Kassel: Das heißt, Sie rechnen auch damit, dass jemand, der bereit ist, viel Geld auszugeben, um so ein riesiges Gebäude, wir werden noch darüber reden, dass Berlin auch schon konkrete Vorstellungen von der Architektur hat, um so ein riesiges Gebäude zu bauen, dass so jemand ja auch erwartet, mit den Kunstausstellungen Geld zu verdienen?

Stölzl: Ach, ich glaube, mit den Ausstellungen kann man nicht Geld verdienen. Der Deal, der da ist, ob der gut oder falsch ist, das muss der Landesrechnungshof sagen. Da bin ich als Steuerbürger ganz getrost, dass die Aufsichtsbehörden das schon so machen, dass alles richtig ist. Nein, verdienen kann man, glaube ich, nicht wirklich Geld, sondern man kann sich darstellen. Die großen Sammler sind ja Leute, die Geld schon mitbringen müssen, mit dem Sammeln selber verdient man eigentlich weniger Geld, und die gerne nach Berlin kommen, weil Berlin so eine Art weißes Blatt Papier ist. Im Gegensatz zu den anderen großen Metropolen der Welt, wo in der Innenstadt um die Quadratzentimeter ja gekämpft wird.

Wenn Sie an New York denken, wie da die Grundstücke zusammengekauft werden müssen, um einen Wolkenkratzer zu errichten, ist Berlin ein Eldorado. Es wurde mal von über fünf Millionen Menschen bewohnt, jetzt sind es dreieinhalb. Es ist jetzt eine einzige riesige Fläche, eigentlich für Investoren, wo man sich selbst verwirklichen kann. Darum dieser Zug nach Berlin, und ich finde den natürlich prima.

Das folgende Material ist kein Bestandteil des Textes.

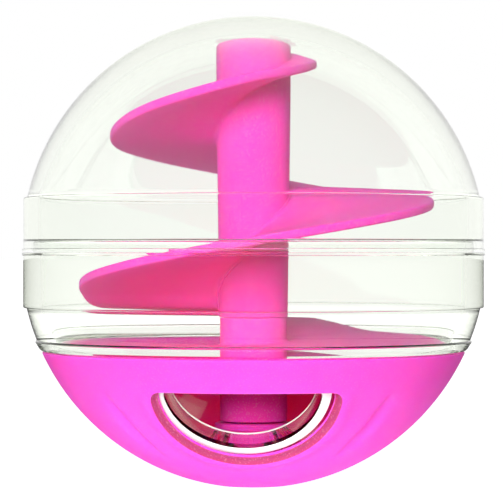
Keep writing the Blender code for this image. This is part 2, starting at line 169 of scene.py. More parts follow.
# The column, its sleeve and the ramps.
COLUMN_BOTTOM_Z = -14.3
COLUMN_TOP_RADIUS = 8.2
COLUMN_BOTTOM_RADIUS = 7.4
SLEEVE_RADIUS = 7.25
SLEEVE_BORE = 5.75
SPIGOT_RADIUS = SLEEVE_BORE - GAP
SPIGOT_BORE = 4.2
COLUMN_BORE_LOW_RADIUS = 5.8
COLUMN_BORE_TOP_RADIUS = 6.5
COLUMN_BORE_TAPER = 2.5
COLUMN_TOP_WALL = 1.8
SLEEVE_FLOOR = 1.5
COLLAR_TOP_WALL = 0.9
RAMP_STEP = 2.5

# A ramp's stations: turn in degrees clockwise seen from above, height of its top, edge radius.
# Turn 0 lies RAMP_HEADING degrees anticlockwise of +X.
RAMP_HEADING = 2.3
SPIRAL_STATIONS = (
    (-60, 46.0, 10.0),
    (-40, 45.6, 10.5),
    (-25, 44.9, 11.2),
    (-10, 43.8, 12.2),
    (10, 42.3, 13.9),
    (29, 41.2, 14.7),
    (49, 39.9, 16.5),
    (63, 38.9, 18.3),
    (90, 36.9, 22.4),
    (133, 32.2, 27.2),
    (180, 27.2, 31.2),
    (226, 24.0, 34.2),
    (257, 21.2, 36.0),
    (284, 17.8, 37.1),
    (318, 14.1, 38.2),
    (340, 12.7, 38.8),
    (360, 11.8, 39.0),
    (405, 8.0, 38.7),
    (450, 3.2, 38.4),
    (495, -2.0, 38.2),
    (540, -7.2, 37.6),
    (550, -9.2, 37.5),
    (560, -10.4, 37.3),
    (580, -11.0, 37.0),
    (618, -12.0, 36.8),
)
FLOOR_STATIONS = (
    (622, -14.9, 37.2),
    (642, -15.4, 38.4),
    (658, -17.4, 40.0),
    (670, -19.2, 41.0),
    (684, -19.6, 41.2),
    (720, -19.9, 41.2),
    (810, -20.4, 41.2),
    (900, -20.9, 41.1),
    (925, -21.0, 41.1),
)
FLOOR_RIM_TOP_Z = -21.2
FLOOR_RIM_BOTTOM_Z = -23.0
FLOOR_RIM_INNER = 38.5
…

Kassel: Nun ist die Frage, Sie haben es ja auch schon angesprochen, was wird da zu sehen sein, wird es eher ein Museum oder doch eine Ausstellungshalle, und was bringt das der Stadt. Es ist geschrieben worden in den letzten Tagen in Berlin schon viel darüber, dass Nicolas Berggruen der Investor sein könnte. Wollen wir gar nicht drüber reden, wie wahrscheinlich das ist. Er hat bisher weder dementiert noch hat er das bestätigt. Aber wenn wir das mal als Theorie annehmen, das ist zum Beispiel ein Mann, der ist dafür bekannt, dass er über eine große Sammlung von Kunstwerken von zum Beispiel Damian Hirst, Andy Warhol und Jeff Koons verfügt. Auf der anderen Seite heißt es immer wieder: Berlin braucht eigentlich eine neue Ausstellungshalle oder gleich auch ein Museum für die zeitgenössische Kunst, die jetzt im Moment in Berlin entsteht. Das klingt doch so, als könnte diese Lücke durch das private Museum nicht gefüllt werden?

Stölzl: Nein, das sind wirklich zweierlei Dinge. Ich finde, dass Glanz und Elend des Privaten ist, dass hier in der Tat die öffentliche Hand nichts dreinzureden hat, sondern zwischen dem Waagemutigen, der das tut, und dem Publikum entweder Freundschaft entsteht oder Langeweile. Wenn Nicolas Berggruen das tut und die Sammlung mitbringt, die ja interessant klingt, mehr das Drastische, das ummittelbar Schockierende. Wir erinnern uns ja an "Sensation", diese tolle Ausstellung im Hamburger Bahnhof, wo Herr Hirst zum ersten Mal in Berlin gezeigt wurde - dann ist das eine Sache. Es kann andere Sammler verlocken, dahin zu gehen und ein Quartier, das bisher so im Windschatten unserer Berliner Aufmerksamkeit liegt, weil wir uns mehr so auf Linden, Brandenburger Tor, Kreuzberg usw. konzentrieren.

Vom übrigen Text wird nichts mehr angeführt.